Product teams feel it too. In the old playbook, shipping more features often felt like enough. In the current one, features need to drive adoption, usage, and measurable economic value. Teams are being asked harder questions: Does this improve retention? Does it expand wallet share? Does it justify pricing? Does it make the product more defensible in an AI-shaped market? “Cool demo” is no longer a strategy. It is a nice start, followed immediately by several unpleasant finance questions.

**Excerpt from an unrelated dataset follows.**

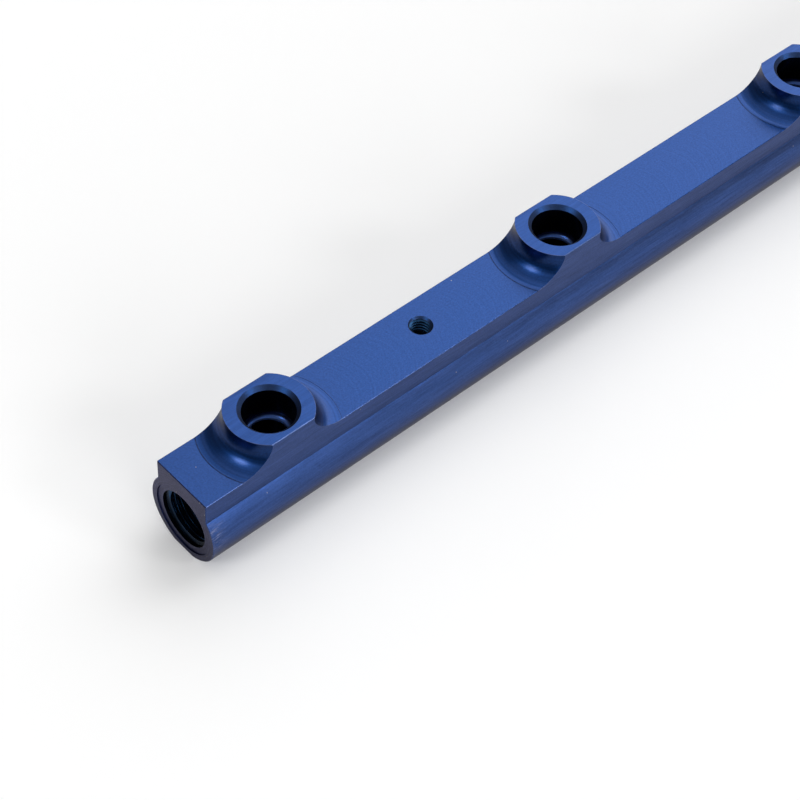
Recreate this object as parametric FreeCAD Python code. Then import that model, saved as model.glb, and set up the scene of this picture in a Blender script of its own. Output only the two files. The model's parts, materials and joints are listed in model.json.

Employees experience the reset in quieter ways. Equity packages are still meaningful, but people are more realistic about what those shares might be worth and how long value creation may take. Boards are less impressed by vanity metrics. Headcount plans are scrutinized more carefully. Marketing teams must prove pipeline quality, not just volume. Customer success teams suddenly become more strategic because expansion and retention are now existential valuation drivers, not post-sale housekeeping.
There is also a psychological shift. A company trading or benchmarking below 6x ARR cannot rely on market sentiment to flatter its story. It has to earn belief quarter by quarter. That creates pressure, but it also creates clarity. Teams begin to focus on the fundamentals that actually compound value: better retention, stronger product-market fit, cleaner pricing, smarter segmentation, and capital allocation that does not assume infinite forgiveness.
And yet, there is a silver lining. Operators who build through this kind of environment often emerge stronger. They learn how to run a tighter company. They learn that durable growth beats theatrical growth. They learn that customers renew when value is obvious, not when branding is loud. They learn that AI should improve the business model, not just the homepage.
So yes, half of public SaaS trading under 6x ARR sounds gloomy. But it is also a forcing function. It separates software businesses that merely participated in the SaaS era from the ones actually prepared to lead its next chapter. The market may be less generous now, but it is being more honest. In the long run, honest markets tend to build better companies.
Conclusion
“Half of public SaaS companies trade at under 6x ARR today” is not just a catchy market headline. It is a summary of the sector’s new reality. Public investors are still willing to pay up, but only for software businesses that demonstrate efficient growth, durable retention, credible AI monetization, and real financial discipline. The rest are being valued with much less romance and much more scrutiny.
That may sting if you are benchmarking against old multiples, but it is also useful. It tells founders exactly where to focus. Build a stickier product. Improve expansion. Tighten margins. Explain AI with economic clarity. Earn Rule of 40 credibility. In this market, premium valuation is no longer a genre. It is a performance.